The decision view should put reason, requested action, key facts, evidence, and allowed outcomes before secondary history. Warn about material consequences in context, require reasons only where they serve policy, and confirm irreversible actions. Test with keyboard, screen reader, zoom, high contrast, long translations, and realistic queue volumes. Measure time spent searching and switching systems, because poor context design transfers automation effort to workers.
Measure flow, fairness, quality, and recovery
Track arrivals, completions, backlog, oldest age, age distribution, time to claim, active handling, waiting on dependency, decision-to-resume delay, breaches, transfers, releases, expired leases, and technical recovery. Segment by task type, impact, priority, skill, shift, and route. Report percentiles rather than averages alone. Distinguish working time from calendar age and external waiting so staffing and dependency problems are visible separately.

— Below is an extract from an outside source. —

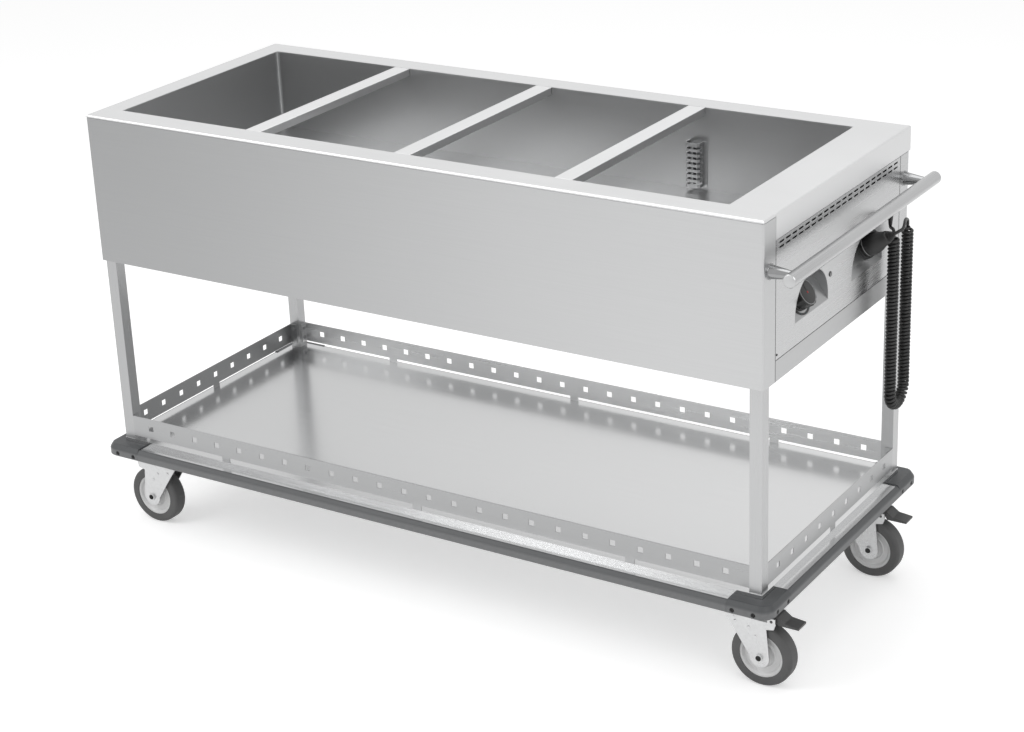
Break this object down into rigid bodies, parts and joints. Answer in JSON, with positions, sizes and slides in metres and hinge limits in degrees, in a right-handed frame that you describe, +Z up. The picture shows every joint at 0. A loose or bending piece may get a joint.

Review outcome consistency, correction rate, escalation, rework, and sampled decision quality without turning queue statistics into simplistic employee rankings. Compare allocation and outcomes for fairness where the process affects people. Audit excessive overrides, cherry-picking, stale ownership, inaccessible records, and systematic routing errors. Capacity planning should combine arrival rate, handling effort, absence, skill coverage, and burst scenarios, then test overflow before peak periods.
Key takeaways
- Give every human task stable identity, complete decision context, explicit allowed outcomes, and an immutable source history.
- Separate classification, priority, eligibility, and assignment so each routing decision can be explained and improved.
- Use capacity-aware leases and optimistic decision commits to prevent stranded or double-handled work.
- Escalate and reassign the same item without resetting age, duplicating the obligation, or losing handoff evidence.
- Close the task and enqueue workflow resumption together, then measure business recovery as well as handling time.
Frequently asked questions
Should workers choose their own items? Pull can work for similar low-risk tasks when eligibility and aging are enforced. Push or blended assignment is better when urgency, scarce skills, fairness, or continuity matter. Monitor selection behavior and business outcomes.
What happens when a lease expires? First check for an accepted terminal decision or active downstream effect. If none exists, return the item to eligible work with history preserved, notify or reconcile the previous worker's draft according to policy, and record the recovery transition.
Is an SLA breach a new priority? It may change priority or escalate authority, but keep the original due time and breach evidence. Resetting the clock on transfer or escalation hides service failure and makes capacity planning unreliable.
Conclusion
A human queue is part of the automation's control plane, not an inbox at its edge. Complete work records, explainable priority, qualified routing, recoverable leases, accessible decisions, and exactly-once resumption preserve accountability when people enter the process. Designed this way, the queue improves both throughput and judgment instead of merely collecting exceptions.